What is asked:
Reproduce every entry exactly, without alteration.

(Modeling code records)
● ● ●

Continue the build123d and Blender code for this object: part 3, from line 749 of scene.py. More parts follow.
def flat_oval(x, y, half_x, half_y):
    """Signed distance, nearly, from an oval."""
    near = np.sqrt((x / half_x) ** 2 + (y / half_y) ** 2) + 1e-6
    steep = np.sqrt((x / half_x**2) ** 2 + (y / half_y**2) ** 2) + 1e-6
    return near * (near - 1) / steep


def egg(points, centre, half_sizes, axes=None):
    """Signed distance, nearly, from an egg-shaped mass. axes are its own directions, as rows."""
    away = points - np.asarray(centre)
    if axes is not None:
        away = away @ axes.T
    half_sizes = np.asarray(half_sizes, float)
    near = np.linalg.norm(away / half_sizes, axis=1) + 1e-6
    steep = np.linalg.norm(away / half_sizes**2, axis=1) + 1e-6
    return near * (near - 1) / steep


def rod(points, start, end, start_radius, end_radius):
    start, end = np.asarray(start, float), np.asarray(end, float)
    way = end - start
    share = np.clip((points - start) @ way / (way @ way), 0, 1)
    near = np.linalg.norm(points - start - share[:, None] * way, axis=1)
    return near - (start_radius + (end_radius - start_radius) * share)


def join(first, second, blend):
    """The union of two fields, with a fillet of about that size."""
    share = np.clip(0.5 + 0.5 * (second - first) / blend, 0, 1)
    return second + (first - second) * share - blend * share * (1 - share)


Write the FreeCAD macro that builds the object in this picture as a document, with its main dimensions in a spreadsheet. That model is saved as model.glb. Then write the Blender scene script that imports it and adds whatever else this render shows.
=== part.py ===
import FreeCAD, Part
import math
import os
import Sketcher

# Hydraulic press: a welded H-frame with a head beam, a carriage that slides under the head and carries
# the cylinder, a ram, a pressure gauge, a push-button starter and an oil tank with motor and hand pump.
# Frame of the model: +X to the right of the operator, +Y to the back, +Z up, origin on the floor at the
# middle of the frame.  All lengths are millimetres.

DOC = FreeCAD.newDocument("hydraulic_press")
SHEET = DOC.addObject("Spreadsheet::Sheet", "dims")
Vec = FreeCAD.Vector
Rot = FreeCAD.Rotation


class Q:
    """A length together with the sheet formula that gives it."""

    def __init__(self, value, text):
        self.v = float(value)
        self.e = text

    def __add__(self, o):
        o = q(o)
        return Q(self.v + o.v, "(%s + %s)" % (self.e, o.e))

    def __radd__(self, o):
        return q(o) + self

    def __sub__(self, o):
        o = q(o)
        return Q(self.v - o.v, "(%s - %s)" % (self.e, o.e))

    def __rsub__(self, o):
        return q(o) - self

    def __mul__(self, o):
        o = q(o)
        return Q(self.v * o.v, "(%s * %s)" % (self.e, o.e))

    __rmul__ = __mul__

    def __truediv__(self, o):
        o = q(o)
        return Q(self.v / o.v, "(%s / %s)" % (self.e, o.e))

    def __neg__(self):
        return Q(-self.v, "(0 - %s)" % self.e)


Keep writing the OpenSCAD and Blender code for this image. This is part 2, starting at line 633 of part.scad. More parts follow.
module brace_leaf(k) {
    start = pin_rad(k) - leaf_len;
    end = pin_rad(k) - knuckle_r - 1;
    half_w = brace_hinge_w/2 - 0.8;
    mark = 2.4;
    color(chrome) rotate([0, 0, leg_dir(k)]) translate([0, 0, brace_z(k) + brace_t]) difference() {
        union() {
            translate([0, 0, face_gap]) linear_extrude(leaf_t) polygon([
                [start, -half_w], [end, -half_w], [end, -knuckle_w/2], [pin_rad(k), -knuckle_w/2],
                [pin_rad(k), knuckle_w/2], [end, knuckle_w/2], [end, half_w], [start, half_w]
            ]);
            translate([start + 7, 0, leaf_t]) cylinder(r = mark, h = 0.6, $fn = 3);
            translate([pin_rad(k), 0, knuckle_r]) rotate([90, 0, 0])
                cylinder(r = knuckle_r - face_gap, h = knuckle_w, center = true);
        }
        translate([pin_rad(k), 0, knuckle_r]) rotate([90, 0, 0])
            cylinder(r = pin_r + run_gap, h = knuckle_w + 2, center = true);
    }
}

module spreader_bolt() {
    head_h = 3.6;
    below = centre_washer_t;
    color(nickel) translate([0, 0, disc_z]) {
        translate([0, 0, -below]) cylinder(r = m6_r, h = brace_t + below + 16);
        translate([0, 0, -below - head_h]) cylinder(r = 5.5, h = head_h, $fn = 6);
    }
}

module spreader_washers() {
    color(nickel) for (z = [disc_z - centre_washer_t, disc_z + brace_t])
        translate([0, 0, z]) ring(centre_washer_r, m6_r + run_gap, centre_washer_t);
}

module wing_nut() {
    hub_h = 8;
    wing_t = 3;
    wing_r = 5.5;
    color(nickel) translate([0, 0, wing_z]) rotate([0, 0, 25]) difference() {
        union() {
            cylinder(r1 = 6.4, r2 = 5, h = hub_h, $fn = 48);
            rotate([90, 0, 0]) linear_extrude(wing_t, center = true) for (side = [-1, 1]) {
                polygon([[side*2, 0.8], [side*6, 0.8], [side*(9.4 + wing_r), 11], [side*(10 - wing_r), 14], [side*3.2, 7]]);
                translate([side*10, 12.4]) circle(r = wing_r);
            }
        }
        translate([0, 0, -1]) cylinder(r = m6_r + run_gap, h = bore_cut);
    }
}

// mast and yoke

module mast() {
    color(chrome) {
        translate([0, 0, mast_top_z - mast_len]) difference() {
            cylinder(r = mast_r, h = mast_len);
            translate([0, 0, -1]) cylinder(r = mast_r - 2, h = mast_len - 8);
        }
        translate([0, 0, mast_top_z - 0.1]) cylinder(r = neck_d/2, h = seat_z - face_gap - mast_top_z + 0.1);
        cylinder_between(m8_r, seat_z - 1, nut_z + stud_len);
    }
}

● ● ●

Expected answer:
Continue the build123d and Blender code for this object: part 3, from line 749 of scene.py. More parts follow.
def flat_oval(x, y, half_x, half_y):
    """Signed distance, nearly, from an oval."""
    near = np.sqrt((x / half_x) ** 2 + (y / half_y) ** 2) + 1e-6
    steep = np.sqrt((x / half_x**2) ** 2 + (y / half_y**2) ** 2) + 1e-6
    return near * (near - 1) / steep


def egg(points, centre, half_sizes, axes=None):
    """Signed distance, nearly, from an egg-shaped mass. axes are its own directions, as rows."""
    away = points - np.asarray(centre)
    if axes is not None:
        away = away @ axes.T
    half_sizes = np.asarray(half_sizes, float)
    near = np.linalg.norm(away / half_sizes, axis=1) + 1e-6
    steep = np.linalg.norm(away / half_sizes**2, axis=1) + 1e-6
    return near * (near - 1) / steep


def rod(points, start, end, start_radius, end_radius):
    start, end = np.asarray(start, float), np.asarray(end, float)
    way = end - start
    share = np.clip((points - start) @ way / (way @ way), 0, 1)
    near = np.linalg.norm(points - start - share[:, None] * way, axis=1)
    return near - (start_radius + (end_radius - start_radius) * share)


def join(first, second, blend):
    """The union of two fields, with a fillet of about that size."""
    share = np.clip(0.5 + 0.5 * (second - first) / blend, 0, 1)
    return second + (first - second) * share - blend * share * (1 - share)


Write the FreeCAD macro that builds the object in this picture as a document, with its main dimensions in a spreadsheet. That model is saved as model.glb. Then write the Blender scene script that imports it and adds whatever else this render shows.
=== part.py ===
import FreeCAD, Part
import math
import os
import Sketcher

# Hydraulic press: a welded H-frame with a head beam, a carriage that slides under the head and carries
# the cylinder, a ram, a pressure gauge, a push-button starter and an oil tank with motor and hand pump.
# Frame of the model: +X to the right of the operator, +Y to the back, +Z up, origin on the floor at the
# middle of the frame.  All lengths are millimetres.

DOC = FreeCAD.newDocument("hydraulic_press")
SHEET = DOC.addObject("Spreadsheet::Sheet", "dims")
Vec = FreeCAD.Vector
Rot = FreeCAD.Rotation


class Q:
    """A length together with the sheet formula that gives it."""

    def __init__(self, value, text):
        self.v = float(value)
        self.e = text

    def __add__(self, o):
        o = q(o)
        return Q(self.v + o.v, "(%s + %s)" % (self.e, o.e))

    def __radd__(self, o):
        return q(o) + self

    def __sub__(self, o):
        o = q(o)
        return Q(self.v - o.v, "(%s - %s)" % (self.e, o.e))

    def __rsub__(self, o):
        return q(o) - self

    def __mul__(self, o):
        o = q(o)
        return Q(self.v * o.v, "(%s * %s)" % (self.e, o.e))

    __rmul__ = __mul__

    def __truediv__(self, o):
        o = q(o)
        return Q(self.v / o.v, "(%s / %s)" % (self.e, o.e))

    def __neg__(self):
        return Q(-self.v, "(0 - %s)" % self.e)


Keep writing the OpenSCAD and Blender code for this image. This is part 2, starting at line 633 of part.scad. More parts follow.
module brace_leaf(k) {
    start = pin_rad(k) - leaf_len;
    end = pin_rad(k) - knuckle_r - 1;
    half_w = brace_hinge_w/2 - 0.8;
    mark = 2.4;
    color(chrome) rotate([0, 0, leg_dir(k)]) translate([0, 0, brace_z(k) + brace_t]) difference() {
        union() {
            translate([0, 0, face_gap]) linear_extrude(leaf_t) polygon([
                [start, -half_w], [end, -half_w], [end, -knuckle_w/2], [pin_rad(k), -knuckle_w/2],
                [pin_rad(k), knuckle_w/2], [end, knuckle_w/2], [end, half_w], [start, half_w]
            ]);
            translate([start + 7, 0, leaf_t]) cylinder(r = mark, h = 0.6, $fn = 3);
            translate([pin_rad(k), 0, knuckle_r]) rotate([90, 0, 0])
                cylinder(r = knuckle_r - face_gap, h = knuckle_w, center = true);
        }
        translate([pin_rad(k), 0, knuckle_r]) rotate([90, 0, 0])
            cylinder(r = pin_r + run_gap, h = knuckle_w + 2, center = true);
    }
}

module spreader_bolt() {
    head_h = 3.6;
    below = centre_washer_t;
    color(nickel) translate([0, 0, disc_z]) {
        translate([0, 0, -below]) cylinder(r = m6_r, h = brace_t + below + 16);
        translate([0, 0, -below - head_h]) cylinder(r = 5.5, h = head_h, $fn = 6);
    }
}

module spreader_washers() {
    color(nickel) for (z = [disc_z - centre_washer_t, disc_z + brace_t])
        translate([0, 0, z]) ring(centre_washer_r, m6_r + run_gap, centre_washer_t);
}

module wing_nut() {
    hub_h = 8;
    wing_t = 3;
    wing_r = 5.5;
    color(nickel) translate([0, 0, wing_z]) rotate([0, 0, 25]) difference() {
        union() {
            cylinder(r1 = 6.4, r2 = 5, h = hub_h, $fn = 48);
            rotate([90, 0, 0]) linear_extrude(wing_t, center = true) for (side = [-1, 1]) {
                polygon([[side*2, 0.8], [side*6, 0.8], [side*(9.4 + wing_r), 11], [side*(10 - wing_r), 14], [side*3.2, 7]]);
                translate([side*10, 12.4]) circle(r = wing_r);
            }
        }
        translate([0, 0, -1]) cylinder(r = m6_r + run_gap, h = bore_cut);
    }
}

// mast and yoke

module mast() {
    color(chrome) {
        translate([0, 0, mast_top_z - mast_len]) difference() {
            cylinder(r = mast_r, h = mast_len);
            translate([0, 0, -1]) cylinder(r = mast_r - 2, h = mast_len - 8);
        }
        translate([0, 0, mast_top_z - 0.1]) cylinder(r = neck_d/2, h = seat_z - face_gap - mast_top_z + 0.1);
        cylinder_between(m8_r, seat_z - 1, nut_z + stud_len);
    }
}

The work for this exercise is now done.